Battery Management System - Topologies

Topologies

BMS technology varies in complexity and performance:

  • Simple passive regulators achieve balancing across batteries or cells by bypassing charging current when the cell's voltage reaches a certain level. The cell voltage is a poor indicator of the cell's SOC (and for certain Lithium chemistries such as LiFePO4 it is no indicator at all), thus, making cell voltages equal using passive regulators does not balance SOC, which is the goal of a BMS. Therefore, such devices, while certainly beneficial, have severe limitations in their effectiveness.
  • Active regulators intelligently turning on and off a load when appropriate, again to achieve balancing. If only the cell voltage is used as a parameter to enable the active regulators, the same constraints noted above for passive regulators apply.
  • A complete BMS also reports the state of the battery to a display, and protects the battery.

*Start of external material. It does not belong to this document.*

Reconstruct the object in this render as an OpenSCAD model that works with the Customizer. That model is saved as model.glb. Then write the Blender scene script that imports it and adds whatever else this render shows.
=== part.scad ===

BMS topologies fall in 3 categories:

  • Centralized: a single controller is connected to the battery cells through a multitude of wires
  • Distributed: a BMS board is installed at each cell, with just a single communication cable between the battery and a controller
  • Modular: a few controllers, each handing a certain number of cells, with communication between the controllers

Centralized BMSs are most economical, least expandable, and are plagued by a multitude of wires. Distributed BMSs are the most expensive, simplest to install, and offer the cleanest assembly. Modular BMSs offer a compromise of the features and problems of the other two topologies.

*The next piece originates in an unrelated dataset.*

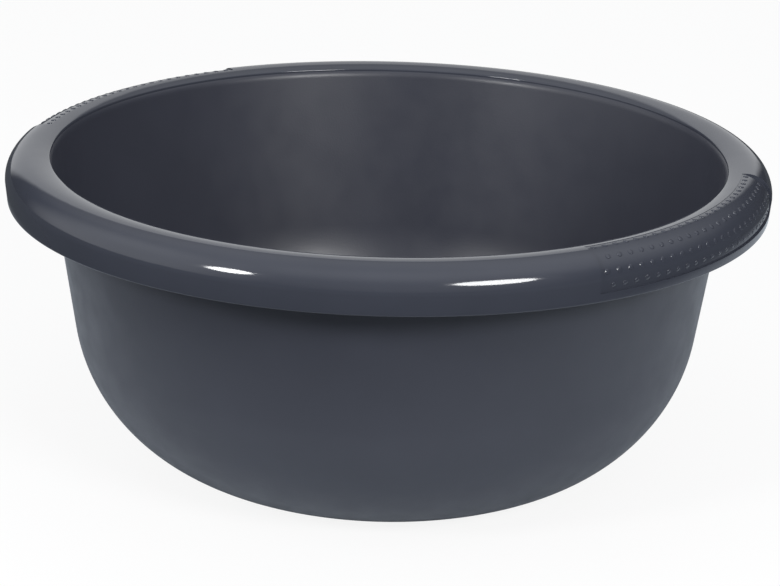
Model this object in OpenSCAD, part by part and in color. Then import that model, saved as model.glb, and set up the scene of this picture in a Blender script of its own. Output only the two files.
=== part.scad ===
// Round washing-up bowl, moulded in one piece of plastic.
// It has a foot ring, a rounded corner, a drafted wall and a hooked rim with two dotted grips.
// Millimetres, +Z up, origin on the floor at the middle of the foot. The grips lie on the X axis.

/* [Bowl] */
// Diameter over the rim
rim_d = 360; // [320:1:420]
// Height from the floor to the top of the rim
bowl_h = 152; // [130:1:175]
// Thickness of the wall, the base and the rim
wall_t = 2; // [1.6:0.1:2.6]
// Slope of the wall away from upright, in degrees
wall_draft = 8.3; // [5:0.1:11]
// Outer radius of the rounded corner between the base and the wall
corner_r = 83; // [60:1:95]

/* [Foot] */
// Diameter of the circle that the bowl stands on
foot_d = 176; // [150:1:190]
// Width of the foot ring
foot_w = 6; // [4:0.5:10]
// Height of the base over the floor inside the foot ring
foot_h = 1.6; // [1:0.1:3]
// Diameter of the gate mark in the middle of the base
gate_d = 8; // [5:0.5:14]
// How far the gate mark stands out of the base
gate_h = 0.6; // [0.3:0.1:0.9]

/* [Rim] */
// Width of the rim from its inner edge to its outer edge
rim_w = 21; // [19:0.5:26]
// Radius of the rim's outer roll
roll_r = 12; // [9:0.5:13]
// Radius of the gentle crown between the roll and the inner edge
crown_r = 24; // [20:1:40]
// Height of the skirt below the roll
skirt_h = 9; // [7:0.5:14]
// How far the skirt tucks in at its lower edge
skirt_tuck = 0.8; // [0:0.1:1.5]
// Rounding of the skirt's lower edge
skirt_round = 0.6; // [0.3:0.1:0.75]
// Radius on top of the lip at the inner edge
lip_r = 0.9; // [0.5:0.1:1.4]
// Height of the lip's upright side
lip_h = 0.5; // [0.3:0.1:1.5]
// Height of the flare between the wall and the lip
flare_h = 3; // [2:0.5:8]
// How far the flare spreads beyond the wall's own slope
flare_w = 0.9; // [0.5:0.1:2]
// Size of the fillet between the wall and the rim's underside
web_fillet = 3; // [1.5:0.5:5]

/* [Grips] */
// Angle that each grip takes on the rim, in degrees
grip_span = 50.4; // [30:0.2:80]
// Depth of the grip's recess on the skirt
grip_depth = 0.9; // [0.5:0.1:1.1]
// Width of the plain band between the rim's inner edge and the recess
grip_band = 6.5; // [5:0.5:8]
// Depth at which the recess starts beside the plain band
grip_start = 0.15; // [0.1:0.05:0.3]
// Height of the plain lip below the recess
grip_lip = 4; // [2.5:0.5:6]
// Rows of grip dots between the top of the rim and the skirt
dot_rows = 4; // [2:1:4]
// Angle between neighbouring dots of a row, in degrees
dot_pitch = 2; // [1.8:0.1:4]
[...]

The requirements for a BMS in mobile applications (such as electric vehicles) and stationary applications (like stand-by UPSs in a server room) are quite different, especially from the space and weight constraint requirements, so the hardware and software implementations must be tailored to the specific use. In the case of electric or hybrid vehicles, the BMS is only a subsystem and cannot work as a standalone device. It must communicate with at least a charger (or charging infrastructure), a load, thermal management and emergency shutdown subsystems. Therefore, in a good vehicle design the BMS is tightly integrated with those subsystems. Some small mobile applications (such as medical equipment carts, motorized wheelchairs, scooters, and fork lifts) often have external charging hardware, however the on-board BMS must still have tight design integration with the external charger.